Here are some details from the Friday Jobs Report as reported by the Wall Street Journal Saturday/Sunday edition (excerpts repeated below are available on-line)…
“The economy added 146,000
jobs in November…around its recent average…..Service jobs were the biggest
gainers…retailers alone added over 53,000 jobs.”
There were “…downward
revisions to payroll figures for September and October. Together the revisions wiped out 49,000
jobs….Economists often watch the direction of revisions for signs of where the
job market is headed: Figures are often revised up in an improving economy and
down in a worsening one.” - WSJ
Longer term, one trend is
a very problematic. The share of total
population working (chart below on the right from the WSJ) has been falling
since the recession and is now at levels not seen since 1981. This means that while the economy has been
improving, it is not creating enough jobs to keep up with the growing
population and, additionally, many have simply given up looking. (On a side
note refering to 1981, I might add that the market peaked slightly before Jan 1981 and fell 25%
to a bottom in 1982. That was the end of
the 1966-1982 Cyclical Bear market.)
Wall Street Journal at…
HUSSMAN ON JOBS REVISIONS
(and recession)
“The September and October
payroll figures are already being revised lower, consistent with the historical
tendency (noted by the Economic Cycle Research Institute) for data to be revised higher prior to the
start-date of a recession and then lower after the start-date...I continue to view the
U.S. economy as being in a recession that began in the third quarter of this
year...I would characterize the most recent data as being negative but stable –
not accelerating to the downside.” – John Hussman, PhD, Weekly Market Commentary
for 10 Dec 2012 from Hussman Funds at http://www.hussmanfunds.com/
MORE JOBS ANALYSIS –
GALLUP SURVEY
(from Mish Shedlock, Mish’s
Global Economic Trend Analysis)
“Gallup's seasonally
adjusted unemployment rate is 8.3% for November, up nearly one percentage-point
over October's rate. Gallup's underemployment jumped from 15.9% to 17.2%."

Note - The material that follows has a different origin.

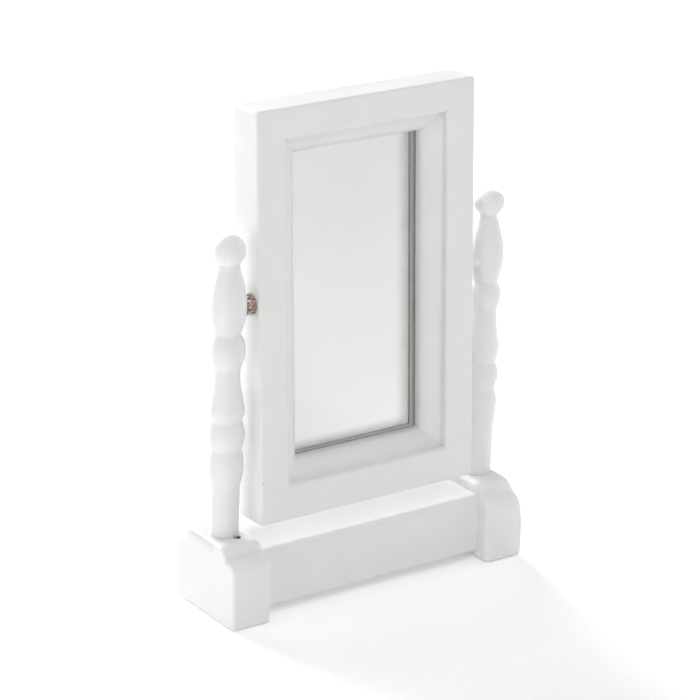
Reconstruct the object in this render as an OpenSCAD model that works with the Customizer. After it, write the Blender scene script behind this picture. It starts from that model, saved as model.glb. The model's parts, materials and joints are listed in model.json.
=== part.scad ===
// Dolls' house swing mirror for a dressing table, 1:12, in millimetres.
// +Z is up, the mirror faces -Y, and the origin is on the table top, midway between the feet.

/* [Stand] */
// Width over both feet
stand_w = 46; // [44:0.5:50]
// Width of one foot
foot_w = 5.9; // [5.5:0.1:6.5]
// Depth of a foot, front to back
foot_d = 14; // [13:0.5:16]
// Height of the ledge on a foot
ledge_h = 8.9; // [8.5:0.1:9.2]
// Height of a foot's domed top, where the post stands
foot_h = 10.5; // [10.3:0.1:10.8]
// Radius of the ledge's outer edge
ledge_round = 1.3; // [0.8:0.1:1.6]
// Radius of a foot's bottom edge
heel_round = 1; // [0.5:0.1:1.3]

/* [Crossbar] */
// Depth of the crossbar, front to back
bar_d = 9.8; // [8:0.2:11]
// Height of the crossbar's underside
bar_bottom = 1.2; // [0.8:0.1:2]
// Height of the crossbar's top
bar_top = 9.1; // [8.6:0.1:9.2]
// Radius of the crossbar's top edges
bar_round = 1; // [0.6:0.1:1.4]

/* [Posts] */
// Radius of the plain foot of a post
post_r = 1.88; // [1.8:0.02:1.94]
// Radius of the ball on top
ball_r = 2.1; // [1.9:0.1:2.3]
// Radius of the tenon glued into the foot
tenon_r = 1.4; // [1.2:0.1:1.5]
// Length of the tenon
tenon_l = 5; // [4:0.5:6]

/* [Pivot] */
// Height of the pivot above the table
pivot_h = 41; // [40.5:0.1:41.5]
// Radius of a pivot peg
peg_r = 1.45; // [1.3:0.05:1.5]
// Pivot's distance behind the frame's front face
pivot_depth = 1.86; // [1.8:0.02:2.2]
// Lean of the mirror as it stands, top towards the back
rest_lean = 3.4; // [0:0.2:8]

/* [Frame] */
// Width of the mirror frame
frame_w = 33.3; // [32.5:0.1:33.5]
// Height of the frame above the pivot
frame_up = 24.85; // [22:0.05:26]
// Height of the frame below the pivot
frame_down = 29.3; // [27:0.1:29.4]
// Thickness of the frame
frame_t = 5.5; // [5.2:0.1:6]
// Width of a stile's face
stile_w = 4.4; // [4.2:0.1:4.8]
// Height of the top rail's face
top_rail_h = 4.1; // [3.8:0.1:5]
// Height of the bottom rail's face
bottom_rail_h = 4.75; // [4:0.05:5.5]

/* [Sight bead] */
// Width of the bead round the glass
bead_w = 2.6; // [2:0.1:3]
// Step from the frame's face back to the bead
bead_step = 1.3; // [0.8:0.1:1.6]
// Depth of the glass behind the frame's face
glass_depth = 3.3; // [2.4:0.1:3.3]

/* [Mirror] */
// Thickness of the glass
glass_t = 1; // [0.8:0.1:1.2]
// Thickness of the backing board
back_t = 1.2; // [0.8:0.1:1.4]

/* [Hidden] */
$fn = 64;
glue_gap = 0.02;         // between parts that are glued in
turn_gap = 0.03;         // between a peg and the stile that turns on it
pane_gap = 0.1;          // round the glass and the backing board
peg_bore_l = 3.4;        // depth of the bore in a stile
peg_end_gap = 0.15;      // between the peg's end and the bottom of that bore
peg_past_axis = 0.3;     // how far a peg reaches past the post's axis
cut = 1;                 // overshoot of a cutting tool
span_steps = 8;          // points on each curved stretch of a post

post_x = (stand_w - foot_w) / 2;
dome_r = foot_h - ledge_h;
bar_l = stand_w - 2 * foot_w;
open_w = frame_w - 2 * stile_w;
open_h = frame_up + frame_down - top_rail_h - bottom_rail_h;
open_top = frame_up - top_rail_h;
open_mid = open_top - open_h / 2;
neck_r = 1.43;
ball_h = 38.1;           // height of the ball's centre above the foot

// A post's turned shape: [height above the foot, radius, curve to the next station].
// "rise" leaves at a slope and arrives level, "fall" leaves level and arrives at a slope.
stations = [
    [0, post_r, "straight"],       // plain foot
    [6.7, post_r, "rise"],
    [9.7, 2.34, "fall"],           // long bead
    [11.7, 2, "rise"],
    [13.7, 2.4, "fall"],           // middle bead
    [15.6, 1.97, "rise"],
    [17.2, 2.36, "rise"],          // bell
    [21.7, 1.7, "straight"],       // long slim neck
    [22.7, 1.7, "rise"],
    [25.1, 2.32, "fall"],          // upper bead
    [27.2, 1.64, "rise"],
    [30.7, 2.36, "fall"],          // vase, with the pivot peg at its widest
    [35.8, neck_r, "straight"],
    [ball_h - sqrt(ball_r * ball_r - neck_r * neck_r), neck_r, "straight"]
];

function ease(kind, t) = kind == "rise" ? sin(90 * t) : kind == "fall" ? 1 - cos(90 * t) : t;

function span(a, b) =
    let (n = a[2] == "straight" ? 1 : span_steps)
    [for (i = [0 : n - 1]) [a[1] + (b[1] - a[1]) * ease(a[2], i / n), a[0] + (b[0] - a[0]) * i / n]];

function turned() = [for (i = [0 : len(stations) - 2]) each span(stations[i], stations[i + 1])];

function ball_arc() =
    let (start = -acos(neck_r / ball_r), n = 2 * span_steps)
    [for (i = [0 : n]) let (a = start + (90 - start) * i / n) [ball_r * cos(a), ball_h + ball_r * sin(a)]];

// Draws a Y-Z section along X, centred on the origin
module along_x(length)
    translate([-length / 2, 0, 0]) rotate([90, 0, 90]) linear_extrude(length) children();

// A block's section standing on the axis, with its own radius for the top and the bottom corners
module rounded_section(w, h, top, bottom) {
    translate([top - w / 2, 0]) square([w - 2 * top, h]);
    translate([-w / 2, bottom]) square([w, h - top - bottom]);
    translate([bottom - w / 2, 0]) square([w - 2 * bottom, bottom]);
    for (side = [-1, 1]) {
        translate([side * (w / 2 - top), h - top]) circle(top);
        translate([side * (w / 2 - bottom), bottom]) circle(bottom);
    }
}

module foot_section() {
    rounded_section(foot_d, ledge_h, ledge_round, heel_round);
    rounded_section(bar_d, foot_h, dome_r, heel_round);
}

module foot(side) {
    color("white") difference() {
        translate([side * post_x, 0, 0]) along_x(foot_w) foot_section();
        translate([side * post_x, 0, foot_h - tenon_l - glue_gap])
            cylinder(h = tenon_l + cut, r = tenon_r + glue_gap);
    }
}

module crossbar() {
    color("white") translate([0, 0, bar_bottom]) along_x(bar_l)
        rounded_section(bar_d, bar_top - bar_bottom, bar_round, bar_round / 2);
}

module post(side) {
    color("whitesmoke") difference() {
        translate([side * post_x, 0, foot_h]) rotate_extrude()
            polygon(concat([[0, -tenon_l], [tenon_r, -tenon_l], [tenon_r, 0]], turned(), ball_arc()));
        translate([side * (post_x + peg_past_axis + glue_gap), 0, pivot_h]) rotate([0, -side * 90, 0])
            cylinder(h = foot_w, r = peg_r + glue_gap);
    }
}

module peg(side) {
    inner = frame_w / 2 - peg_bore_l + peg_end_gap;
    color("tan") translate([side * inner, 0, pivot_h]) rotate([0, side * 90, 0])
        cylinder(h = post_x + peg_past_axis - inner, r = peg_r);
}

// Places a part of the mirror frame: local Z runs up the frame and the pivot is the origin
module on_frame() translate([0, 0, pivot_h]) rotate([-rest_lean, 0, 0]) children();

// A flat piece centred on the frame, from one depth behind the face to another
module slab(w, low, high, front, back)
    translate([-w / 2, front - pivot_depth, low]) cube([w, back - front, high - low]);

module stile(side) {
    color("white") on_frame() difference() {
        translate([side * (frame_w - stile_w) / 2, 0, 0])
            slab(stile_w, open_top - open_h, open_top, 0, frame_t);
        translate([side * (frame_w / 2 + cut), 0, 0]) rotate([0, -side * 90, 0])
            cylinder(h = peg_bore_l + cut, r = peg_r + turn_gap);
    }
}

module top_rail() {
    color("white") on_frame() slab(frame_w, open_top, frame_up, 0, frame_t);
}

module bottom_rail() {
    color("white") on_frame() slab(frame_w, -frame_down, open_top - open_h, 0, frame_t);
}

// Quarter-round bead standing on the bottom edge of the opening, as [depth, height]
module bead_section()
    polygon(concat(
        [[glass_depth, 0]],
        [for (a = [0 : 9 : 90])
            [glass_depth - (glass_depth - bead_step) * cos(a), bead_w * sin(a)]]
    ));

module mitred_bead(length) {
    intersection() {
        translate([0, -pivot_depth, 0]) along_x(length) bead_section();
        translate([0, frame_t, 0]) rotate([90, 0, 0]) linear_extrude(2 * frame_t)
            polygon([[-length / 2, 0], [length / 2, 0], [length / 2 - bead_w, bead_w], [bead_w - length / 2, bead_w]]);
    }
}

// Turns a bead to its side of the opening: 0 bottom, 90 left, 180 top, 270 right
module bead(turn) {
    across = turn % 180 == 0;
    color("white") on_frame() translate([0, 0, open_mid]) rotate([0, turn, 0])
        translate([0, 0, -(across ? open_h : open_w) / 2]) mitred_bead(across ? open_w : open_h);
}

module mirror_glass() {
    color("lightsteelblue") on_frame()
        slab(open_w - 2 * pane_gap, open_top - open_h + pane_gap, open_top - pane_gap,
            glass_depth, glass_depth + glass_t);
}

module backing_board() {
    color("burlywood") on_frame()
        slab(open_w - 2 * pane_gap, open_top - open_h + pane_gap, open_top - pane_gap,
            glass_depth + glass_t, glass_depth + glass_t + back_t);
}

foot(-1);  // left_foot
foot(1);  // right_foot
crossbar();
post(-1);  // left_post
post(1);  // right_post
peg(-1);  // left_peg
peg(1);  // right_peg
stile(-1);  // left_stile
stile(1);  // right_stile
top_rail();
bottom_rail();
bead(90);  // left_bead
bead(270);  // right_bead
bead(180);  // top_bead
bead(0);  // bottom_bead
mirror_glass();
backing_board();
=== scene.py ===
import json
import math

import bmesh
import bpy
from mathutils import Matrix, Vector, noise


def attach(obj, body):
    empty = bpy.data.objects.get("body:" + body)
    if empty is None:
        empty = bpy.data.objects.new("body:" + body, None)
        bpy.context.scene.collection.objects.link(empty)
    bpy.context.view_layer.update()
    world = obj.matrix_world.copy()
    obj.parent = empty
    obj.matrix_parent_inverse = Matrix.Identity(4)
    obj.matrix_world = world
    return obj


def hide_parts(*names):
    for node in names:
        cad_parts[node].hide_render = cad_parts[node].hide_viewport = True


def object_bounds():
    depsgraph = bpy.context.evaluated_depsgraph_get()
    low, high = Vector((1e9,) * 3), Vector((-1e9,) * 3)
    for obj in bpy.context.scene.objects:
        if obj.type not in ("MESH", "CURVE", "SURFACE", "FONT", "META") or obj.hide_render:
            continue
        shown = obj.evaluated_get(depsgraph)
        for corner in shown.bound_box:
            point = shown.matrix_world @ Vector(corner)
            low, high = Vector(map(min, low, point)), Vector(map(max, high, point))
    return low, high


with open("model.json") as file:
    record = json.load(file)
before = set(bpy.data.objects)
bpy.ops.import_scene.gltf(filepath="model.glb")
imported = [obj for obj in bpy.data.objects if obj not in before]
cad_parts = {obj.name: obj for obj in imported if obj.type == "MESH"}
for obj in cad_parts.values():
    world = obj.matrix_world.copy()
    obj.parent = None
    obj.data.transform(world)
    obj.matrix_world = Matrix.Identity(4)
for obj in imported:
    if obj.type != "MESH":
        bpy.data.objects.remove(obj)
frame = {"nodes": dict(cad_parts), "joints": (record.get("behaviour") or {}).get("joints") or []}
cadLow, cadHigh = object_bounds()
print("frame loaded")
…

"The Gallup survey (released Thursday), which polls approximately 30,000 people monthly, was radically different from the BLS report that came out a day later...In the BLS report, the labor force magically shrunk by 350,000 artificially lowering the unemployment rate. No such thing happened in the Gallup survey for the unemployment rate to blast .9 percentage points higher...if the latest Gallup survey is correct, expect to see jumps in the BLS unemployment rate in the coming months.” Full analysis and charts from Mike "Mish" Shedlock at http://globaleconomicanalysis.blogspot.com/#8KDzaRKkh7xlZ7lr.99
"The Gallup survey (released Thursday), which polls approximately 30,000 people monthly, was radically different from the BLS report that came out a day later...In the BLS report, the labor force magically shrunk by 350,000 artificially lowering the unemployment rate. No such thing happened in the Gallup survey for the unemployment rate to blast .9 percentage points higher...if the latest Gallup survey is correct, expect to see jumps in the BLS unemployment rate in the coming months.” Full analysis and charts from Mike "Mish" Shedlock at http://globaleconomicanalysis.blogspot.com/#8KDzaRKkh7xlZ7lr.99
CMT: It’s hard to be know which way to go with such
opposing views on the jobs data. Friday
Doug Short said the data was “encouraging.”
I don’t like it though – John Hussman is beginning to look right at this
point. Time will tell.
NTSM RECESSION INDICATOR
The NTSM recession
indicator (comparing the Morgan Stanley Cyclical Index to the S&P 500 is
now suggesting investors are positioning for a possible recession since the long-term
trend is that the cyclicals are falling while the S&P 500 is flat. On the shortest term (today) that wasn’t true
and cyclicals out-performed. All I can
do is watch this and see which way the trend goes. For now, it remains leaning toward recession.
CHART TRENDS
It turns out that the area
of S&P 1420 that I mentioned in Friday’s blog is the 50-dMA and that is also a key
point for the moving average followers.
The market broke above 1420 during the day, but couldn’t manage to close
there. If it can’t break 1420 we’ll be
going down.
MARKET RECAP
Monday the
S&P 500 was up about 1/2-point to finish unchanged at 1418 (rounded). VIX rose about 1% to 16.05.
NTSM
The NTSM analysis remained HOLD Monday. All NTSM indicators are neutral.
Other market indicators are turning down.
Market internals have gone flat and look like
they are rolling over to the downside along with the Smart Money (last hour)
buying), so I say again…I think this bounce is ending.
MY INVESTED POSITION
Based on the SELL signal, 7 November 2012, I
moved out of the stock market at 1377 on the S&P 500. Because of the extreme negativity I have
noted from Hussman and others, I am currently invested in a range of near 15%
invested in stocks and I am still holding short positions.